La laïcité aujourd'hui

En 1996, la question des sectes et le problème de leur appartenance à la catégorie de « culte » débouche sur une modification de la notion de « culte » elle-même : il s’agit dès lors d’une croyance, d’une foi en une puissance surnaturelle, autour de laquelle s’organise une communauté et des pratiques rituelles respectant l’ordre public. Dès lors, 172 organisations sont déclarées « sectes », et des associations cultuelles sont dénoncées.

Une analyse de l’histoire complexe qui a relié, par la colonisation, la France à l’Algérie, permet de couper court aux débats actuels infondés questionnant la compatibilité de l’islam avec le principe de laïcité. La loi de 1905 s’appliquait tout autant à l’Algérie, et les lieux de cultes musulman aujourd'hui relèvent de la même laïcité d’État.

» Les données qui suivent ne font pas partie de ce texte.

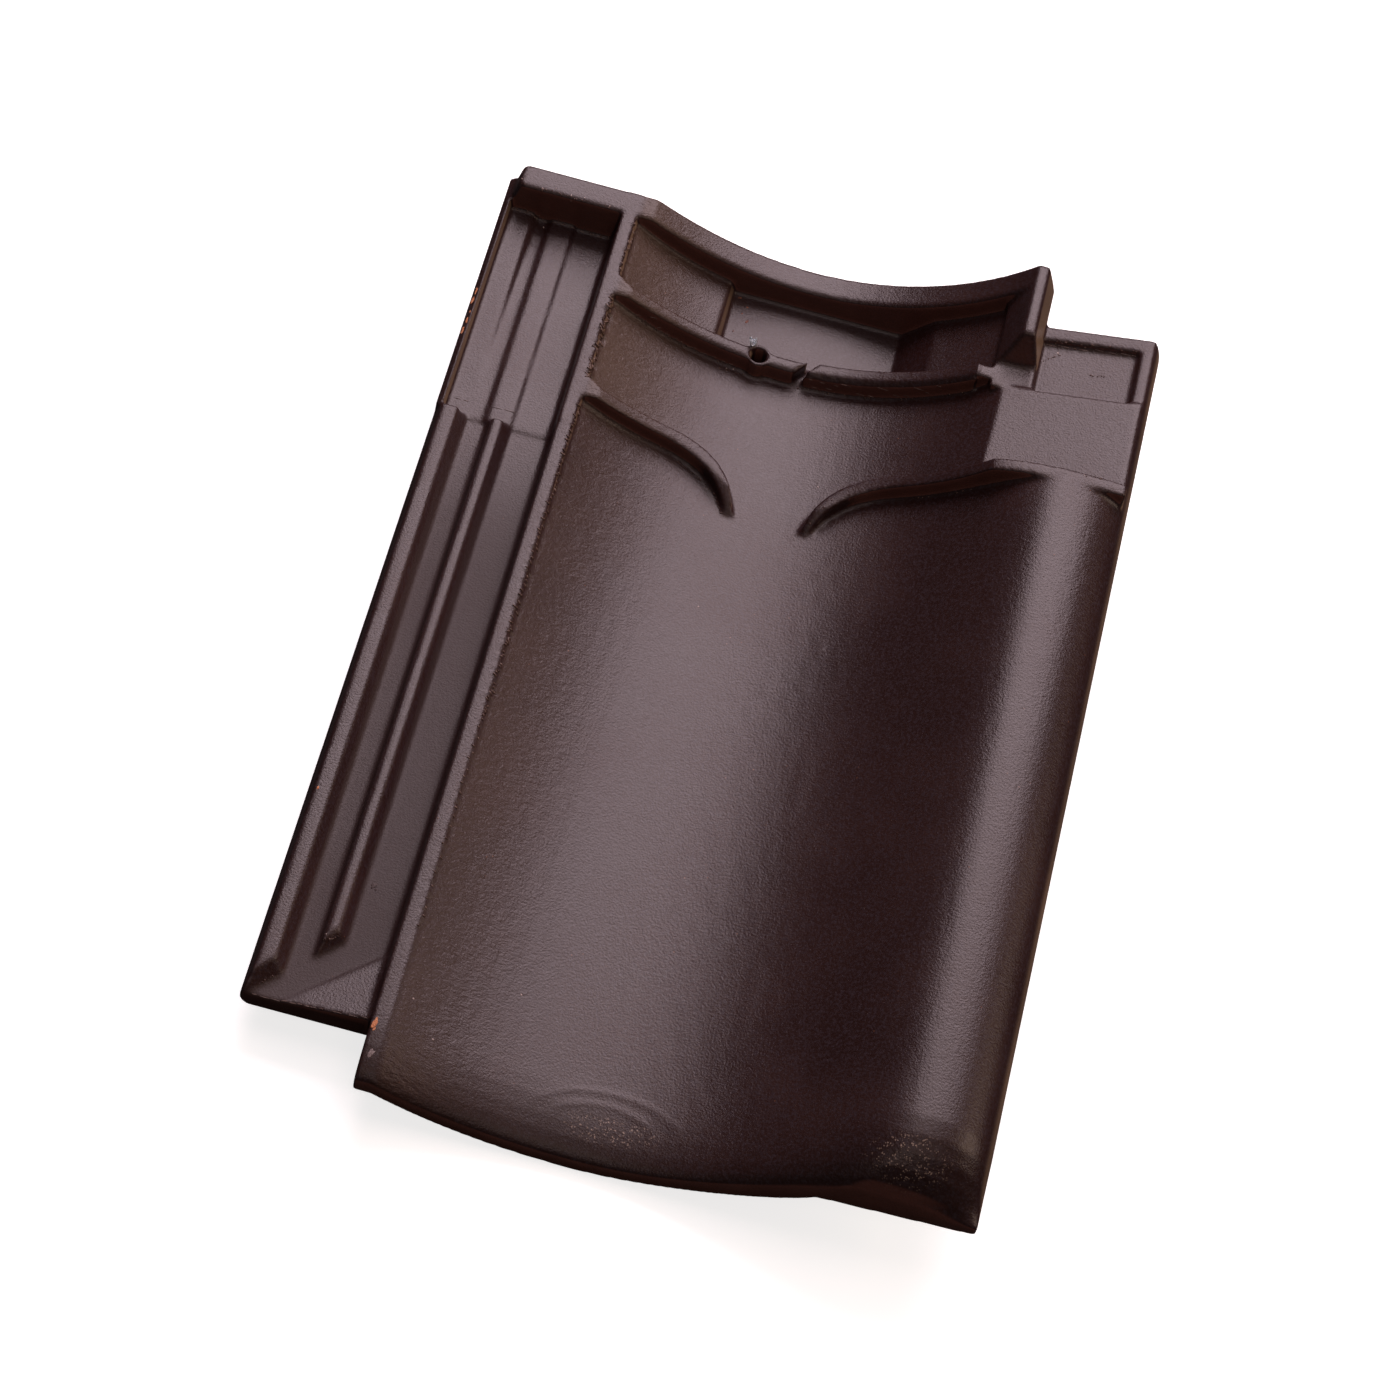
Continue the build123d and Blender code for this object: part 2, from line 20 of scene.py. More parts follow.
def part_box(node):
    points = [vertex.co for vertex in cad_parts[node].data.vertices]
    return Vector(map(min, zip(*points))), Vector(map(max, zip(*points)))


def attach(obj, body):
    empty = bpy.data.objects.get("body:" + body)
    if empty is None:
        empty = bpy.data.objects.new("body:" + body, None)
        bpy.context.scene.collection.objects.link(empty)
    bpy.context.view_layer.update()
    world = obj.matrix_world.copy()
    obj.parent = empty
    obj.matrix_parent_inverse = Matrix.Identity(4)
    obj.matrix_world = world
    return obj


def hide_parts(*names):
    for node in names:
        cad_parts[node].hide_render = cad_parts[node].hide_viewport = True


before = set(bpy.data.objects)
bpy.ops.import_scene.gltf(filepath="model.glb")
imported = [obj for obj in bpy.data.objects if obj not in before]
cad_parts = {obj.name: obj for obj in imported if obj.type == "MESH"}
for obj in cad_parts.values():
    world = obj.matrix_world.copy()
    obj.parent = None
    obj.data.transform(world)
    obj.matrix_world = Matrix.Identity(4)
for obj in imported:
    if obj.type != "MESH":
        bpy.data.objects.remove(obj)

LOG = logging.getLogger("roof_tile")
MM = 0.001
HALF_TURN = 180.0
TILE_NODE = "roof_tile"
BODY = "root"

Axes = tuple[float, float, float]
Colour = tuple[float, float, float]
Span = tuple[float, float]
Rows = tuple[tuple[float, ...], ...]

WHITE: Colour = (1.0, 1.0, 1.0)


def added(name: str, data: bpy.types.ID) -> bpy.types.Object:
    """Adds an object to the scene.

    Args:
        name: The object's name.
        data: Its mesh, lamp or camera.

    Returns:
        The object.
    """
    thing = bpy.data.objects.new(name, data)
    bpy.context.scene.collection.objects.link(thing)
    return thing


def meshed(name: str, shell: bmesh.types.BMesh) -> bpy.types.Mesh:
    """Turns a shell into a mesh, and frees the shell.

    Args:
        name: The mesh's name.
        shell: The shell, which can't be used afterwards.

    Returns:
        The mesh.
    """
    mesh = bpy.data.meshes.new(name)
    shell.to_mesh(mesh)
    shell.free()
    return mesh


class Maths(Enum):
    """Operations of the shader's Math node that the expressions use."""

    ADD = "ADD"
    SUBTRACT = "SUBTRACT"
    MULTIPLY = "MULTIPLY"
    DIVIDE = "DIVIDE"


class Value:
    """A shader socket that carries a number, written into Python expressions."""

    def __init__(self, nodes: "Nodes", socket: bpy.types.NodeSocket) -> None:
        """Wraps one output socket.

        Args:
            nodes: The nodes that the socket belongs to.
            socket: The output socket.
        """
        self.nodes = nodes
        self.socket = socket

    def maths(self, operation: Maths, first: "Value | float", second: "Value | float") -> "Value":
        """Adds one Math node.

        Args:
            operation: What the node works out.
            first: Its first operand.
            second: Its second operand.

        Returns:
            The node's result.
        """
        inputs = {0: first, 1: second}
        node = self.nodes.node("ShaderNodeMath", {"operation": operation.value}, inputs)
        return Value(self.nodes, node.outputs[0])

    def __add__(self, other: "Value | float") -> "Value":
        """Returns self + other."""
        return self.maths(Maths.ADD, self, other)

    __radd__ = __add__

    def __sub__(self, other: "Value | float") -> "Value":
        """Returns self - other."""
        return self.maths(Maths.SUBTRACT, self, other)

    def __rsub__(self, other: float) -> "Value":
        """Returns other - self."""
        return self.maths(Maths.SUBTRACT, other, self)

    def __mul__(self, other: "Value | float") -> "Value":
        """Returns self * other."""
        return self.maths(Maths.MULTIPLY, self, other)

    __rmul__ = __mul__

    def __truediv__(self, other: "Value | float") -> "Value":
        """Returns self / other."""
        return self.maths(Maths.DIVIDE, self, other)

    def between(self, low: float, high: float) -> "Value":
        """Makes a smooth step from 0 at low to 1 at high.

        Args:
            low: Where the step is 0.
            high: Where it is 1. It may be under low, which turns the step round.

        Returns:
            The step's height, from 0 to 1.
        """
        inputs = {"Value": self, "From Min": min(low, high), "From Max": max(low, high)}
        node = self.nodes.node("ShaderNodeMapRange", {"interpolation_type": "SMOOTHSTEP"}, inputs)
        step = Value(self.nodes, node.outputs["Result"])
        return 1.0 - step if low > high else step

    def spread(self, low: float, high: float) -> "Value":
        """Returns low where the value is 0 and high where it is 1, along a straight line."""
        return low + (high - low) * self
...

Enfin, l’auteur examine des cas sans doute moins connus : celui des aumôneries, de la radio et de la télévision, les repas alternatifs dans les cantines, l’affaire « Baby Loup », celle d’une statue du pape dans le Morbihan, etc. De même, il retrace les débats qui se sont cristallisés autour de la question du port du foulard dans les écoles publiques, aboutissant à l’interdiction des signes extérieurs, ostensibles, d’appartenance religieuse (ni voile pour les femmes, ni kippa pour les hommes, ni croix pour les unes ou les autres).

Cette histoire de la laïcité n’est ni achevée ni achevable. L’auteur en retient trois points essentiels : la spécificité de la laïcité « à la française », la possibilité de discuter de nouveaux cas dès que nécessaire, et enfin le droit de critiquer les religions, voire de se moquer d’elles. Le droit au respect des croyances ne peut en effet exclure la liberté d’expression, à condition que cette dernière sache distinguer l’injure envers les croyances de l’injure envers les croyants.